The market direction today was for stocks to move sideways but still try to squeak out further gains. However the strong overbought condition and the inability of stocks to keep pushing higher finally has some investors selling out of positions. News of escalation of fighting in the Middle East, combined with the struggling of stocks to push to new highs was the catalyst this afternoon to push stocks lower.

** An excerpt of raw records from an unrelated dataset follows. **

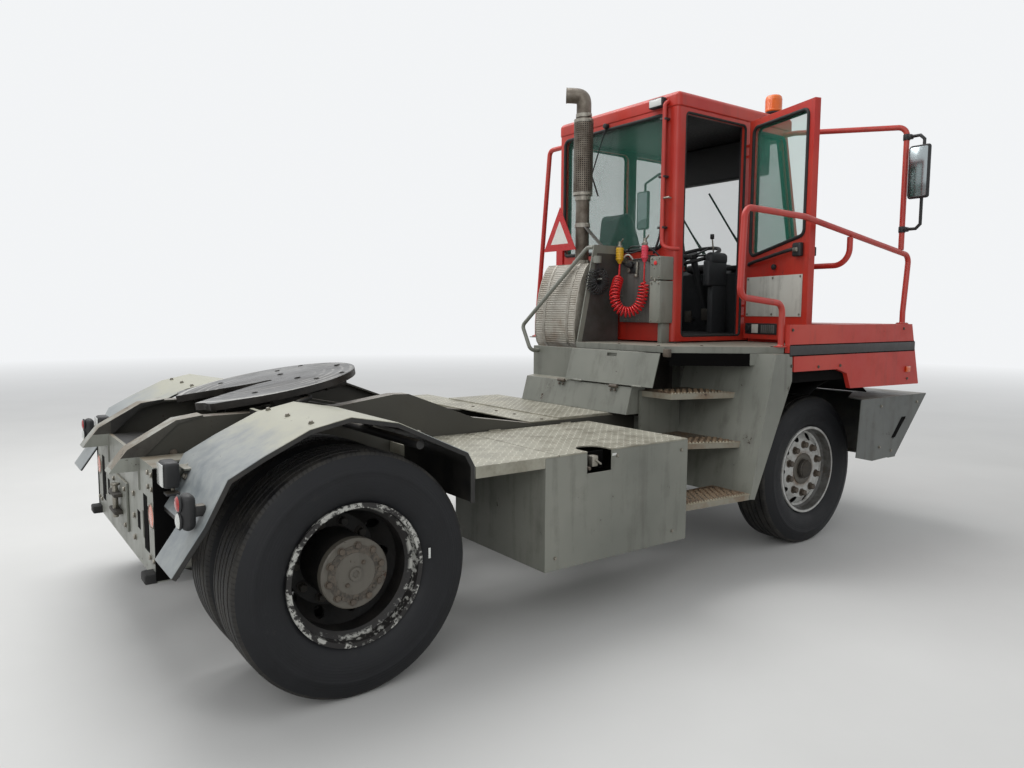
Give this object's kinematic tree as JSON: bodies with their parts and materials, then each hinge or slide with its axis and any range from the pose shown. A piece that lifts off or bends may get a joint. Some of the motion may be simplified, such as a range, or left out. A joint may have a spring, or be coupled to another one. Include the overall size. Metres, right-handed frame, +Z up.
{
  "type": "terminal tractor",
  "caption": "Yard tractor with an offset cab, swung-open door, right side steps, twin rear wheels and a lifting fifth-wheel coupling plate on a boom between the frame rails",
  "frame": {"origin": "on the ground below the middle of the whole tractor's box", "axes": "+X forward, +Y to the tractor's left, +Z up"},
  "size_m": [5.362, 2.77, 3.235],
  "materials": {
    "red_paint": "faded gloss",
    "grey_paint": "worn satin",
    "olive_paint": "worn satin",
    "black_paint": "satin",
    "deck_metal": "worn",
    "tread_metal": "rusty",
    "bare_steel": "worn",
    "greased_steel": "greasy",
    "tyre": "worn",
    "rim_silver": "worn",
    "rim_black": "worn",
    "cast": "rough",
    "glass": "tinted",
    "clear_glass": "clear",
    "black_plastic": "matt",
    "seat_cloth": "woven",
    "silencer_sheet": "worn",
    "stack_steel": "heat stained",
    "sign": "reflective",
    "amber": "clear",
    "lamp": "clear",
    "red_hose": "gloss",
    "black_cable": "satin"
  },
  "bodies": {
    "chassis": {"chassis_frame": "olive_paint", "rear_crossmember": "grey_paint", "front_axle": "cast", "rear_axle": "cast", "propeller_shaft": "cast", "engine_block": "cast", "mudguard_left": "grey_paint", "mudguard_right": "grey_paint", "side_box_right": "grey_paint", "fuel_tank_left": "grey_paint", "deck_plates": "deck_metal", "steps_right": "grey_paint", "deck_housing": "grey_paint", "upper_deck": "grey_paint", "front_body_right": "red_paint", "front_body_left": "red_paint", "front_grille": "red_paint", "front_bumper": "grey_paint", "cab_shell": "red_paint", "cab_roof": "red_paint", "cab_windows": "glass", "seat_base": "black_plastic", "seat_cushion": "seat_cloth", "seat_back": "seat_cloth", "dashboard": "black_plastic", "silencer": "silencer_sheet", "exhaust_stack": "stack_steel", "silencer_bracket": "grey_paint", "marker_triangle": "sign", "service_panel": "grey_paint", "air_hose": "red_hose", "electric_cable": "black_cable", "handrail_right": "red_paint", "handrail_left": "red_paint", "mirrors": "black_plastic", "beacon": "amber", "lamps": "lamp"},
    "steering_column_wheel": {"steering_wheel": "black_plastic"},
    "left_knuckle": {"knuckle_left": "cast"},
    "right_knuckle": {"knuckle_right": "cast"},
    "front_wheel_left": {"front_rim_left": "rim_silver", "front_tyre_left": "tyre"},
    "front_wheel_right": {"front_rim_right": "rim_silver", "front_tyre_right": "tyre"},
    "rear_wheels_left": {"rear_rims_left": "rim_black", "rear_tyres_left": "tyre"},
    "rear_wheels_right": {"rear_rims_right": "rim_black", "rear_tyres_right": "tyre"},
    "boom": {"lift_boom": "olive_paint"},
    "coupling": {"coupling_plate": "greased_steel"},
    "cylinder_barrels": {"lift_cylinder_barrels": "black_paint"},
    "cylinder_rods": {"lift_cylinder_rods": "bare_steel"},
    "box_lid": {"side_box_lid": "deck_metal"},
    "flap": {"deck_flap": "grey_paint"},
    "cab_door": {"door": "red_paint", "door_window": "clear_glass"}
  },
  "joints": [
    {"name": "steer_left", "type": "hinge", "parent": "chassis", "child": "left_knuckle", "pos_m": [1.544, 0.7, 0.51], "axis": [0, 0, 1], "range_deg": [-30, 30]},
    {"name": "steer_right", "type": "hinge", "parent": "chassis", "child": "right_knuckle", "pos_m": [1.544, -0.7, 0.51], "axis": [0, 0, 1], "range_deg": [-30, 30]},
    {"name": "front_spin_left", "type": "hinge", "parent": "left_knuckle", "child": "front_wheel_left", "pos_m": [1.544, 0.905, 0.51], "axis": [0, 1, 0], "continuous": true},
    {"name": "front_spin_right", "type": "hinge", "parent": "right_knuckle", "child": "front_wheel_right", "pos_m": [1.544, -0.905, 0.51], "axis": [0, 1, 0], "continuous": true},
    {"name": "rear_spin_left", "type": "hinge", "parent": "chassis", "child": "rear_wheels_left", "pos_m": [-1.906, 0.9325, 0.51], "axis": [0, 1, 0], "continuous": true},
    {"name": "rear_spin_right", "type": "hinge", "parent": "chassis", "child": "rear_wheels_right", "pos_m": [-1.906, -0.9325, 0.51], "axis": [0, 1, 0], "continuous": true},
    {"name": "boom_lift", "type": "hinge", "parent": "chassis", "child": "boom", "pos_m": [-0.531, 0, 0.8], "axis": [0, 1, 0], "range_deg": [0, 24]},
    {"name": "coupling_tilt", "type": "hinge", "parent": "boom", "child": "coupling", "pos_m": [-1.831, 0, 1.085], "axis": [0, 1, 0], "range_deg": [0, 18]},
    {"name": "cylinder_swing", "type": "hinge", "parent": "chassis", "child": "cylinder_barrels", "pos_m": [-1.031, 0, 0.505], "axis": [0, 1, 0], "range_deg": [0, 23.16]},
    {"name": "rod_extend", "type": "slide", "parent": "cylinder_barrels", "child": "cylinder_rods", "axis": [-0.6402, 0, 0.7682], "range_m": [0, 0.24121]},
    {"name": "lid_open", "type": "hinge", "parent": "chassis", "child": "box_lid", "pos_m": [-0.421, -0.442, 0.9], "axis": [-1, 0, 0], "range_deg": [0, 95]},
    {"name": "flap_open", "type": "hinge", "parent": "chassis", "child": "flap", "pos_m": [0.249, -0.36, 1.122], "axis": [0, -1, 0], "range_deg": [0, 100]},
    {"name": "door_swing", "type": "hinge", "parent": "chassis", "child": "cab_door", "pos_m": [1.547, -0.458, 2.175], "axis": [0, 0, 1], "range_deg": [-72, 20]},
    {"name": "steering_turn", "type": "hinge", "parent": "chassis", "child": "steering_column_wheel", "pos_m": [1.794, 0.26, 2.035], "axis": [-0.3424, 0, 0.9395], "range_deg": [-540, 540]}
  ],
  "couplings": [
    {"joint": "steer_right", "follows": "steer_left", "ratio": 1},
    {"joint": "cylinder_swing", "follows": "boom_lift", "ratio": 0.9651},
    {"joint": "rod_extend", "follows": "boom_lift", "m_per_rad": 0.57585}
  ]
}
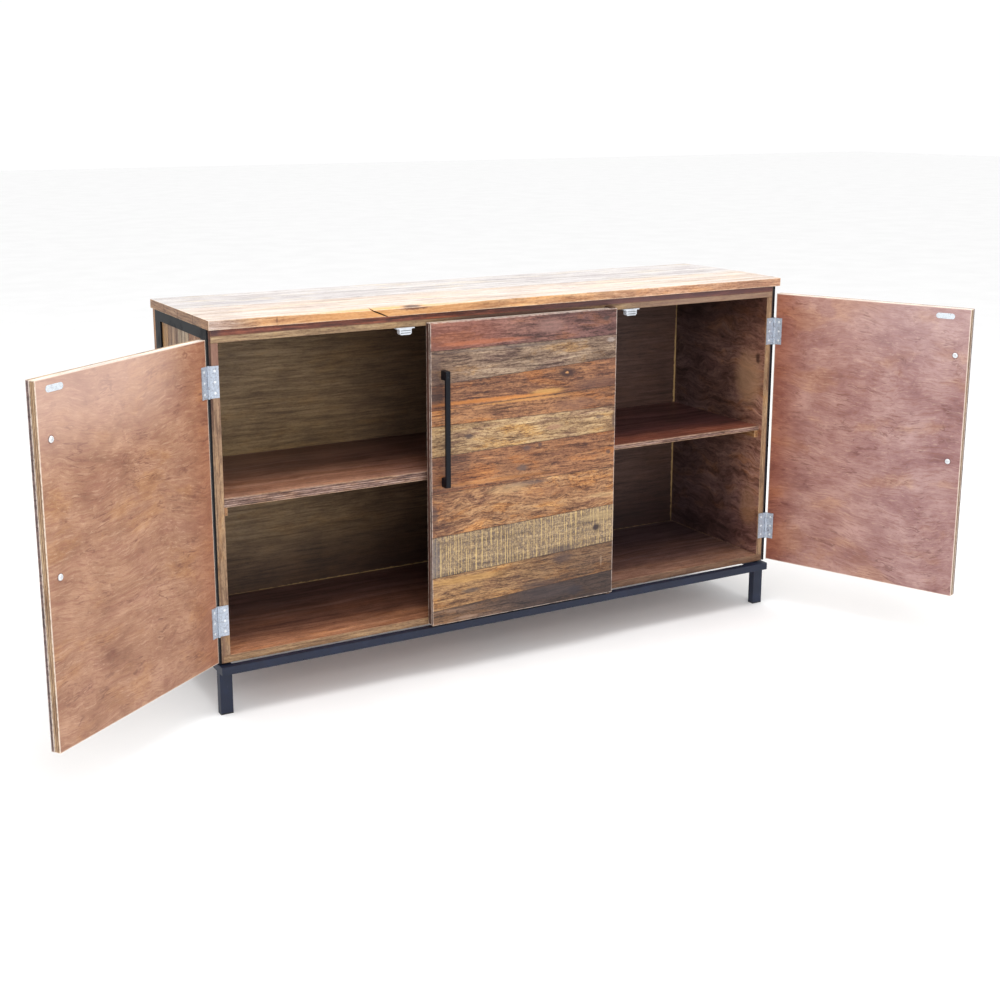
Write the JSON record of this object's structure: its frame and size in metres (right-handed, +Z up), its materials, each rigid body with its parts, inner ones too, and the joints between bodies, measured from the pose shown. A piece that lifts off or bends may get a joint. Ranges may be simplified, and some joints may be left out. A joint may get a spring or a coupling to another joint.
{
  "type": "sideboard",
  "caption": "Industrial sideboard with a reclaimed-plank top, plank-faced hinged doors, inner shelves, dark steel side frames and a slim steel base on legs.",
  "frame": {"origin": "on the floor, below the middle of the rectangular part of the top", "axes": "+X towards the cabinet's right as seen from the front, +Y towards its back, +Z up; the front faces -Y"},
  "size_m": [2.2905, 0.8955, 0.923],
  "materials": {
    "top_wood": "worn, lightly oiled",
    "spacer_wood": "dark stain",
    "carcass_ply": "satin stained plywood",
    "back_ply": "satin stained plywood",
    "cleat_wood": "sawn",
    "side_steel": "dark satin",
    "cladding_wood": "rough sawn",
    "base_steel": "dark satin",
    "glide_plastic": "matt",
    "zinc": "bright zinc plate",
    "catch_plastic": "matt white",
    "door_ply": "satin stained plywood",
    "door_planks": "worn, oiled",
    "handle_black": "black powder coat"
  },
  "bodies": {
    "cabinet": {"top_board_front_left": "top_wood", "top_board_front_right": "top_wood", "top_board_second": "top_wood", "top_board_third": "top_wood", "top_board_back": "top_wood", "front_spacer_rail": "spacer_wood", "rear_spacer_rail": "spacer_wood", "side_spacer_rails": "spacer_wood", "top_panel": "carcass_ply", "bottom_panel": "carcass_ply", "left_side_panel": "carcass_ply", "right_side_panel": "carcass_ply", "divider_panel": "carcass_ply", "wide_back_panel": "back_ply", "narrow_back_panel": "back_ply", "wide_shelf": "carcass_ply", "narrow_shelf": "carcass_ply", "wide_shelf_cleats": "cleat_wood", "narrow_shelf_cleats": "cleat_wood", "left_side_frame": "side_steel", "right_side_frame": "side_steel", "left_side_cladding": "cladding_wood", "right_side_cladding": "cladding_wood", "base_front_rail": "base_steel", "base_rear_rail": "base_steel", "base_left_rail": "base_steel", "base_right_rail": "base_steel", "base_centre_rail": "base_steel", "base_legs": "base_steel", "leg_glides": "glide_plastic", "base_mounting_plates": "base_steel", "base_screws": "zinc", "top_screws": "zinc", "magnetic_catches": "catch_plastic", "fixed_hinge_leaves": "zinc", "hinge_pins": "zinc", "hardware_screws": "zinc", "upper_pivot_bracket": "base_steel", "lower_pivot_bracket": "base_steel"},
    "left_door": {"left_door_panel": "door_ply", "left_door_face_planks": "door_planks", "left_door_handle": "handle_black", "left_door_handle_bolts": "zinc", "left_door_strike_plate": "zinc", "left_door_screws": "zinc", "left_door_hinge_leaves": "zinc"},
    "centre_door": {"centre_door_panel": "door_ply", "centre_door_face_planks": "door_planks", "centre_door_handle": "handle_black", "centre_door_handle_bolts": "zinc", "centre_door_strike_plate": "zinc", "centre_door_screws": "zinc", "centre_door_pivot_bushes": "zinc"},
    "right_door": {"right_door_panel": "door_ply", "right_door_face_planks": "door_planks", "right_door_handle": "handle_black", "right_door_handle_bolts": "zinc", "right_door_strike_plate": "zinc", "right_door_screws": "zinc", "right_door_hinge_leaves": "zinc"}
  },
  "joints": [
    {"name": "left_door_swing", "type": "hinge", "parent": "cabinet", "child": "left_door", "pos_m": [-0.7988, -0.196, 0.5], "axis": [0, 0, -1], "range_deg": [-145, 35]},
    {"name": "centre_door_swing", "type": "hinge", "parent": "cabinet", "child": "centre_door", "pos_m": [0.254, -0.214, 0.5], "axis": [0, 0, 1], "range_deg": [0, 105]},
    {"name": "right_door_swing", "type": "hinge", "parent": "cabinet", "child": "right_door", "pos_m": [0.7988, -0.196, 0.5], "axis": [0, 0, 1], "range_deg": [-113, 67]}
  ]
}
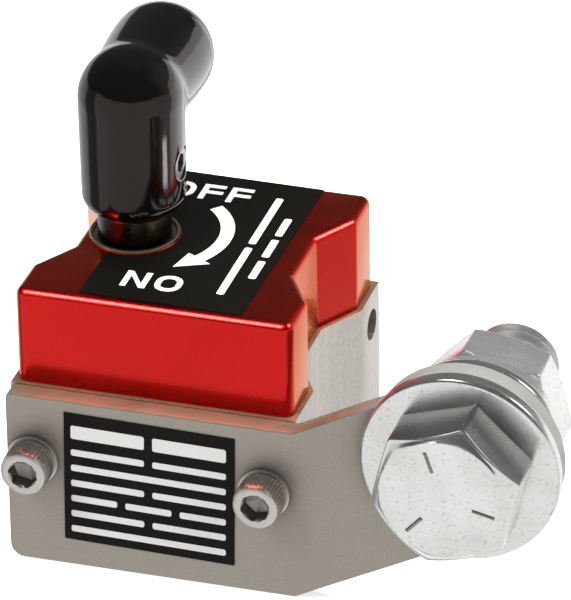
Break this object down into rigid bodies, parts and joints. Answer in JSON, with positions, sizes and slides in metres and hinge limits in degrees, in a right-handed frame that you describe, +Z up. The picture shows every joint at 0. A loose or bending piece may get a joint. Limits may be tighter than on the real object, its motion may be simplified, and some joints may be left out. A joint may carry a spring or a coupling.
{
  "type": "magnetic welding ground clamp",
  "caption": "Switchable magnetic welding ground clamp: square pole housing, red gear cover, push-to-turn L handle and an angled contact plate with a lead bolt.",
  "frame": {"origin": "centre of the pole housing's underside, which is the face that grips the work", "axes": "+X to the right towards the lead bolt, +Y to the back, where the handle points at OFF, +Z up"},
  "size_m": [0.0801, 0.0555, 0.0696],
  "materials": {
    "housing_steel": "vertical machining marks, satin",
    "plate_steel": "bead-blasted matt plating",
    "red_anodised": "glossy red anodised aluminium",
    "label_black": "satin printed film",
    "bright_zinc": "bright zinc plate",
    "screw_steel": "plated steel",
    "black_steel": "black oxide",
    "vinyl": "glossy dipped vinyl",
    "inner_steel": "turned steel",
    "bronze": "sintered bronze",
    "magnet_nickel": "nickel plate",
    "slip_plastic": "white low-friction film",
    "aluminium": "machined"
  },
  "bodies": {
    "clamp_body": {"pole_housing": "housing_steel", "contact_plate": "plate_steel", "plate_cap_screws": "screw_steel", "plate_lock_washers": "screw_steel", "gear_cover": "red_anodised", "cover_screws": "black_steel", "rating_label": "label_black", "switch_label": "label_black", "shaft_bushing": "bronze", "bottom_shield": "inner_steel", "lower_magnet": "magnet_nickel", "magnet_slip_disc": "slip_plastic", "bearing_plate": "aluminium", "hub_bushing": "bronze", "spring_guide": "inner_steel", "lock_pin": "inner_steel", "return_spring": "inner_steel", "ground_bolt": "bright_zinc", "front_washer": "bright_zinc", "inner_lug_washer": "bright_zinc"},
    "spring_seat": {"spring_cap": "inner_steel"},
    "handle": {"drive_shaft": "inner_steel", "drive_pinion": "inner_steel", "thrust_washer": "bronze", "handle_core": "inner_steel", "handle_grip": "vinyl", "handle_set_screw": "black_steel"},
    "rotor": {"upper_magnet": "magnet_nickel", "magnet_carrier": "inner_steel", "driven_gear": "inner_steel", "gear_clip": "black_steel"},
    "stud_washers": {"outer_lug_washer": "bright_zinc", "stud_lock_washer": "bright_zinc"},
    "lead_nut": {"stud_nut": "bright_zinc"}
  },
  "joints": [
    {"name": "handle_press", "type": "slide", "parent": "clamp_body", "child": "spring_seat", "axis": [0, 0, -1], "range_m": [0, 0.003], "deforming": ["return_spring"]},
    {"name": "handle_turn", "type": "hinge", "parent": "spring_seat", "child": "handle", "pos_m": [-0.0088, 0, 0], "axis": [0, 0, -1], "range_deg": [0, 180]},
    {"name": "magnet_turn", "type": "hinge", "parent": "clamp_body", "child": "rotor", "pos_m": [0, 0, 0], "axis": [0, 0, -1], "range_deg": [-180, 0]},
    {"name": "nut_back_off", "type": "slide", "parent": "clamp_body", "child": "stud_washers", "axis": [0, 1, 0], "range_m": [0, 0.00195]},
    {"name": "nut_turn", "type": "hinge", "parent": "stud_washers", "child": "lead_nut", "pos_m": [0.0454, -0.00895, 0.0257], "axis": [0, 1, 0], "range_deg": [0, 360]}
  ],
  "couplings": [
    {"joint": "magnet_turn", "follows": "handle_turn", "ratio": -1},
    {"joint": "nut_turn", "follows": "nut_back_off", "rad_per_m": 3215.4}
  ]
}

S&P Market Direction – Intraday
The one minute intraday chart below shows a general lack of the usual choppiness. Instead the early morning saw a rally attempt and then over the noon hour a sideways motion with no attempt to push higher. This lead to selling by the early afternoon. While not heavy, the selling pushed the S&P down to below 1952 at the time of my writing this. In order for the market direction to be able to mount another rally attempt, it must close back above 1956 today, otherwise there will be more selling on Wednesday.
Where Is The S&P Heading
Looking at the one month chart, the S&P may try to retest the 1930 level first. This is light support but if the selling does not intensify, that could be the first stop to the present selling.
Market Direction Outlook Into The Close
Into the close the S&P needs to close back to the 1956 level to keep the prospects of higher prices later in the week, alive. Otherwise the market will fall back and I believe first try to look for support around 1930. I will do a complete analysis after the close.